▶ **Material**:
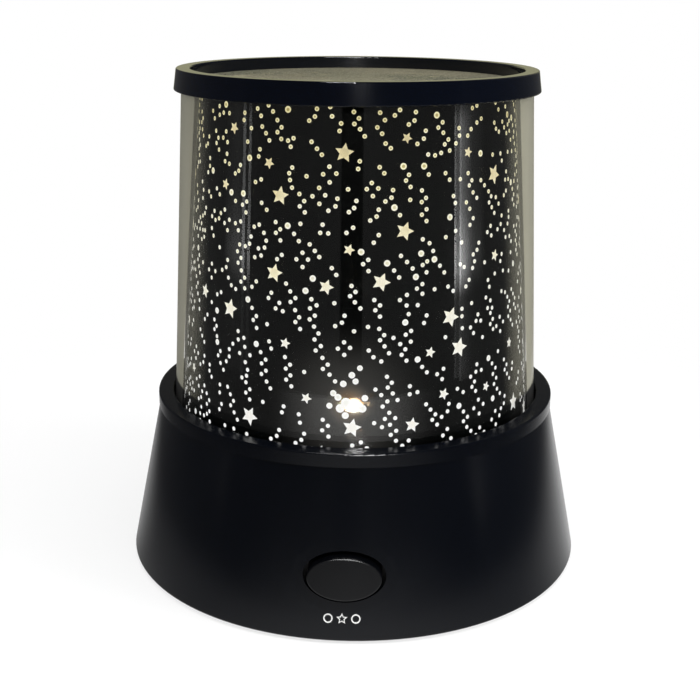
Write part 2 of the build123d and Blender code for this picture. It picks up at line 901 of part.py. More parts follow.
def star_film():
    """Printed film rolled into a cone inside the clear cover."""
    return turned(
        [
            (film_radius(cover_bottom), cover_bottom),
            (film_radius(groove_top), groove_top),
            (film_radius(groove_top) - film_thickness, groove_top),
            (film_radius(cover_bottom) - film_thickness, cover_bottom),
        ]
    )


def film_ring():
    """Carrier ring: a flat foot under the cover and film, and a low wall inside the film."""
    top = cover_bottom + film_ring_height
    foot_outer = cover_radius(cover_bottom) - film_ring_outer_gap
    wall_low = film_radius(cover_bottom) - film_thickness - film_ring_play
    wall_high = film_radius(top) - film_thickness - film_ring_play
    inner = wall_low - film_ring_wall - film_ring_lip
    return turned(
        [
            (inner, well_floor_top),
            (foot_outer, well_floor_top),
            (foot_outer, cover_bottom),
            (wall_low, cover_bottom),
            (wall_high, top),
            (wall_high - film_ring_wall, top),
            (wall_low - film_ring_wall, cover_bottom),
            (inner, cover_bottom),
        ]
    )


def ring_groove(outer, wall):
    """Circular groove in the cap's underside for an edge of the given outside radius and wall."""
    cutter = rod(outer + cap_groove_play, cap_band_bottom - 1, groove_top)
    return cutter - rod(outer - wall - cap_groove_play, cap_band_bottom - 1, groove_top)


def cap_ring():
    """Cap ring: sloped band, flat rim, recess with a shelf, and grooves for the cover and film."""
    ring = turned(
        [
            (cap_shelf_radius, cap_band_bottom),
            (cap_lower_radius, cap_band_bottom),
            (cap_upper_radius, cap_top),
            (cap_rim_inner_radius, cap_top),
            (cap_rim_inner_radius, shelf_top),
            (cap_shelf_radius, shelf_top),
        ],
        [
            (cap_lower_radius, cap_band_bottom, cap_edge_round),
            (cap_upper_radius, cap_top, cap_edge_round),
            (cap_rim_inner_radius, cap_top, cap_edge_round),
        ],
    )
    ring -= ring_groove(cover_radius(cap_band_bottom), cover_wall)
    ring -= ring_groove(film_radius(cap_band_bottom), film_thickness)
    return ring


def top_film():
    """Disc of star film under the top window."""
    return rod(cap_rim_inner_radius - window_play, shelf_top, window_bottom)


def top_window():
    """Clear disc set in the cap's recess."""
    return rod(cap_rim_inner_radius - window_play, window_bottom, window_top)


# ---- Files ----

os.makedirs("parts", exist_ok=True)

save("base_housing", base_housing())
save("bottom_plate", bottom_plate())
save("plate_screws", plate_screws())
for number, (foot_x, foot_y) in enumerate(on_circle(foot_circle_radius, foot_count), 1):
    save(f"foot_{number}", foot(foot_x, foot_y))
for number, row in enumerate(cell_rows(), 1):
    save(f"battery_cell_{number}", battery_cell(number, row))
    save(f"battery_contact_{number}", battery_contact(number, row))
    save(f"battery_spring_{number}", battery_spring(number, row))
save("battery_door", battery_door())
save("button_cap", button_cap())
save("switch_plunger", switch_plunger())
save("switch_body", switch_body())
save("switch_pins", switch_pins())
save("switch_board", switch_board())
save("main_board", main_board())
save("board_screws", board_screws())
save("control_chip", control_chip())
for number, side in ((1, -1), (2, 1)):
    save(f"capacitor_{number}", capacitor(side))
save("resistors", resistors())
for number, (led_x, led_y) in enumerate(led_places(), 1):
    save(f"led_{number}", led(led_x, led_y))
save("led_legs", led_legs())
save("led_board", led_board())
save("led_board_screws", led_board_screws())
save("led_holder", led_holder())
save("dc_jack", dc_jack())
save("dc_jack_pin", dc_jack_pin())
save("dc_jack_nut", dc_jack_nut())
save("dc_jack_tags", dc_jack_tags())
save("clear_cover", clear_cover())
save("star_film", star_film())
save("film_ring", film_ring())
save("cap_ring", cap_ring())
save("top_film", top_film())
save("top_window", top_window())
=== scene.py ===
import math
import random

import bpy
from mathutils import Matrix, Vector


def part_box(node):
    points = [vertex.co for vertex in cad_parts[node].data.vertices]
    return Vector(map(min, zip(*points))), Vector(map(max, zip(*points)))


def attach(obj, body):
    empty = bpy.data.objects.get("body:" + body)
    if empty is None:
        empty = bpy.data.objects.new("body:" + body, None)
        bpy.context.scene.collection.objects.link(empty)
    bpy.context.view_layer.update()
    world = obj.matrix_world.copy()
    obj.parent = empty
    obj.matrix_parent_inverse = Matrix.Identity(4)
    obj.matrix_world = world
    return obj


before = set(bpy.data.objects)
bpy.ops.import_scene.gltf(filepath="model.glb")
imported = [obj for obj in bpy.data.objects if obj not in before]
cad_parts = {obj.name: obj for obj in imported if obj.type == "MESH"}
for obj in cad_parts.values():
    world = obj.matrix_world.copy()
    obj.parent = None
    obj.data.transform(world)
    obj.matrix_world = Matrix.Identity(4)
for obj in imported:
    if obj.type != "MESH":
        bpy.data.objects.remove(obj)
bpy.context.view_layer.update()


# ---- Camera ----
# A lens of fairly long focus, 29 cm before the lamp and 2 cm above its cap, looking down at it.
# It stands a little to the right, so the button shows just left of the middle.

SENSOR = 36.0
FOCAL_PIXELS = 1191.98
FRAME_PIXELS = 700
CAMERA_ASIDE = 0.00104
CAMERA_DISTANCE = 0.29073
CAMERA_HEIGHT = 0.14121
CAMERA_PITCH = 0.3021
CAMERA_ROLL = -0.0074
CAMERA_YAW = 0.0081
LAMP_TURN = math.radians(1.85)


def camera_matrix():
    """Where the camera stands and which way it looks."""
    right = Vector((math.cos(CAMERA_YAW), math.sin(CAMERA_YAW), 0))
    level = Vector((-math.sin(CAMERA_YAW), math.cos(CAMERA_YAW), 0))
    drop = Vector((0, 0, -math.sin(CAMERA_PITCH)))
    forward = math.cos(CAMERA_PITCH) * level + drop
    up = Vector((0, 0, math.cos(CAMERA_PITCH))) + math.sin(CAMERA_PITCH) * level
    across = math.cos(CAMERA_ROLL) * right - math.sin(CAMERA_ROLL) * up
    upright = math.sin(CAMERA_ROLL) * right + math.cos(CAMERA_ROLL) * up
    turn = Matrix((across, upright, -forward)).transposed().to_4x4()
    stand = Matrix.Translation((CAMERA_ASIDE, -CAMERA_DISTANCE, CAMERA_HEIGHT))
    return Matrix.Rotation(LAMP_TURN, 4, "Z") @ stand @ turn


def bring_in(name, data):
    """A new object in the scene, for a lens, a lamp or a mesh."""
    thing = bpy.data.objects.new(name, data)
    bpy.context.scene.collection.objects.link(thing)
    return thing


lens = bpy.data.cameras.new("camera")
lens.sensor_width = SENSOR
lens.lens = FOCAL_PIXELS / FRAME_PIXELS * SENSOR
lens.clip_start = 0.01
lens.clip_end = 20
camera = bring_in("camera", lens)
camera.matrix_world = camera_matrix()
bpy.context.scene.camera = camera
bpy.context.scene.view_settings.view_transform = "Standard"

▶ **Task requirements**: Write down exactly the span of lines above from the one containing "for number, (led_x, led_y)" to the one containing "bpy.data.objects.remove(obj)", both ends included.

▶ **The output**:
for number, (led_x, led_y) in enumerate(led_places(), 1):
    save(f"led_{number}", led(led_x, led_y))
save("led_legs", led_legs())
save("led_board", led_board())
save("led_board_screws", led_board_screws())
save("led_holder", led_holder())
save("dc_jack", dc_jack())
save("dc_jack_pin", dc_jack_pin())
save("dc_jack_nut", dc_jack_nut())
save("dc_jack_tags", dc_jack_tags())
save("clear_cover", clear_cover())
save("star_film", star_film())
save("film_ring", film_ring())
save("cap_ring", cap_ring())
save("top_film", top_film())
save("top_window", top_window())
=== scene.py ===
import math
import random

import bpy
from mathutils import Matrix, Vector


def part_box(node):
    points = [vertex.co for vertex in cad_parts[node].data.vertices]
    return Vector(map(min, zip(*points))), Vector(map(max, zip(*points)))


def attach(obj, body):
    empty = bpy.data.objects.get("body:" + body)
    if empty is None:
        empty = bpy.data.objects.new("body:" + body, None)
        bpy.context.scene.collection.objects.link(empty)
    bpy.context.view_layer.update()
    world = obj.matrix_world.copy()
    obj.parent = empty
    obj.matrix_parent_inverse = Matrix.Identity(4)
    obj.matrix_world = world
    return obj


before = set(bpy.data.objects)
bpy.ops.import_scene.gltf(filepath="model.glb")
imported = [obj for obj in bpy.data.objects if obj not in before]
cad_parts = {obj.name: obj for obj in imported if obj.type == "MESH"}
for obj in cad_parts.values():
    world = obj.matrix_world.copy()
    obj.parent = None
    obj.data.transform(world)
    obj.matrix_world = Matrix.Identity(4)
for obj in imported:
    if obj.type != "MESH":
        bpy.data.objects.remove(obj)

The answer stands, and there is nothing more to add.